Eleanor Lambert is best known as the inventor of Fashion Week, creator of the International Best-Dressed List and founder of the Council of Fashion Designers of America. When she died in 2003 at age 100, she was one of the most influential women in the American fashion industry. But well before she became a fashion doyenne, Lambert represented artists, including Jackson Pollock, Jacob Epstein and Isamu Noguchi.

In his new book, “Eleanor Lambert: Still Here,” John Tiffany lays out her evolution from failed sculpture student at the Chicago Art Institute to artists’ representative to one of the founders of the Museum of Modern Art. Tiffany first met Miss Lambert, as she was called, when he worked as her assistant in the 1990s.

He spoke with The Washington Post about Lambert.

“In a way she was not a failed student of sculpture, she was the success, because she created her own sculpture — which was herself. It took a great deal of creativity: blackamoor jewelry from her clients and minks by Kenneth Jay Lane and pieces from the flea markets in Europe and suits from the Middle East and Africa. . . .

Outfit designed by Geoffrey Beene. From the book ‘Eleanor Lambert: Still Here.’ (Courtesy of Fashion Institute of Technology/SUNY, FIT Library Dept. of Special Collections and FIT Archives)

“Salvador Dali was her client, and he never paid her very well. In fact, today, Salvador Dali still owes her money. He paid her with art. I remember walking into her apartment and I said, ‘That’s a Salvador Dali!’ And she said, ‘Oh, yes, that’s me.’ The thing was called ‘Eleanor Above the Clouds.’ It was her head above the clouds.

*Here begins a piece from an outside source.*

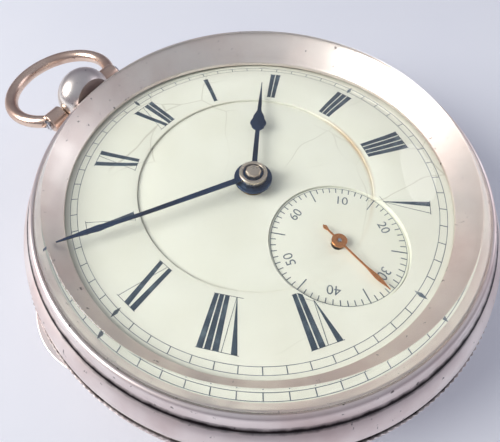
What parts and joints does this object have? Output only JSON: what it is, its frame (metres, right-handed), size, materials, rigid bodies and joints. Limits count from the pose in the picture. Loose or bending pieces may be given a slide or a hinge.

“A lot of her clients paid her with art. . . . The legendary story is that she convinced Noguchi to sculpt her sculpture in wood and that was the first time he made a sculpture in wood, which, of course, is what he is known for doing — wood.

“She was hired as the first press director of the Whitney Museum of American Art, and one of her ideas was maybe the Whitney should sponsor an American pavilion at the Venice Biennale [in 1934]. . . .

“In those days, the Biennale was very controlled by the Venetian government. William Randolph Hearst said he would very generously underwrite the shipping of those 100 pieces of art to Venice and have them installed. So Eleanor Lambert took a boat, and when she was halfway across the Atlantic, her boss wired her saying, ‘Get to Venice as fast as you can. . . .

“When she arrives in Venice [she is] told that a picture of Marion Davies, William Randolph Hearst’s mistress, is hanging in the entryway of the American pavilion. And there are two issues:

“One, it wasn’t one of the paintings that the Whitney had approved. Hearst had snuck it in and then had paid off officials to make sure it stayed. And [second] the portrait was by Tade Styka, who was a Polish citizen at that time. . . . Miss Lambert said, ‘Take the painting down.’ Seymour Berkson, Hearst’s right-hand man who had engineered the whole thing on behalf of Hearst, [said] ‘That’s not coming down.’

“Eleanor Lambert said that if you don’t take it down, I’m going to report that you did take it down in the New York Times.

Outfit designed by James Galanos. From the book ‘Eleanor Lambert: Still Here.’ (Courtesy of Fashion Institute of Technology/SUNY, FIT Library Dept. of Special Collections and FIT Archives)

“The painting was taken down a week early, so both sides claimed they won.

“And after the whole debacle was over, Seymour Berkson, who was married, and Eleanor Lambert [who was also married] met for dinner and fell madly in love. [The couple would later marry and remained so until Berkson’s death in 1959.] I don’t think anyone stood up to Eleanor Lambert up until that point and probably very few after that.

“One of the things Miss Lambert learned is that, even though it was not good press, it was amazing press for the Whitney. It put the Whitney on the map immediately, and it established America as this force to be reckoned with in art.”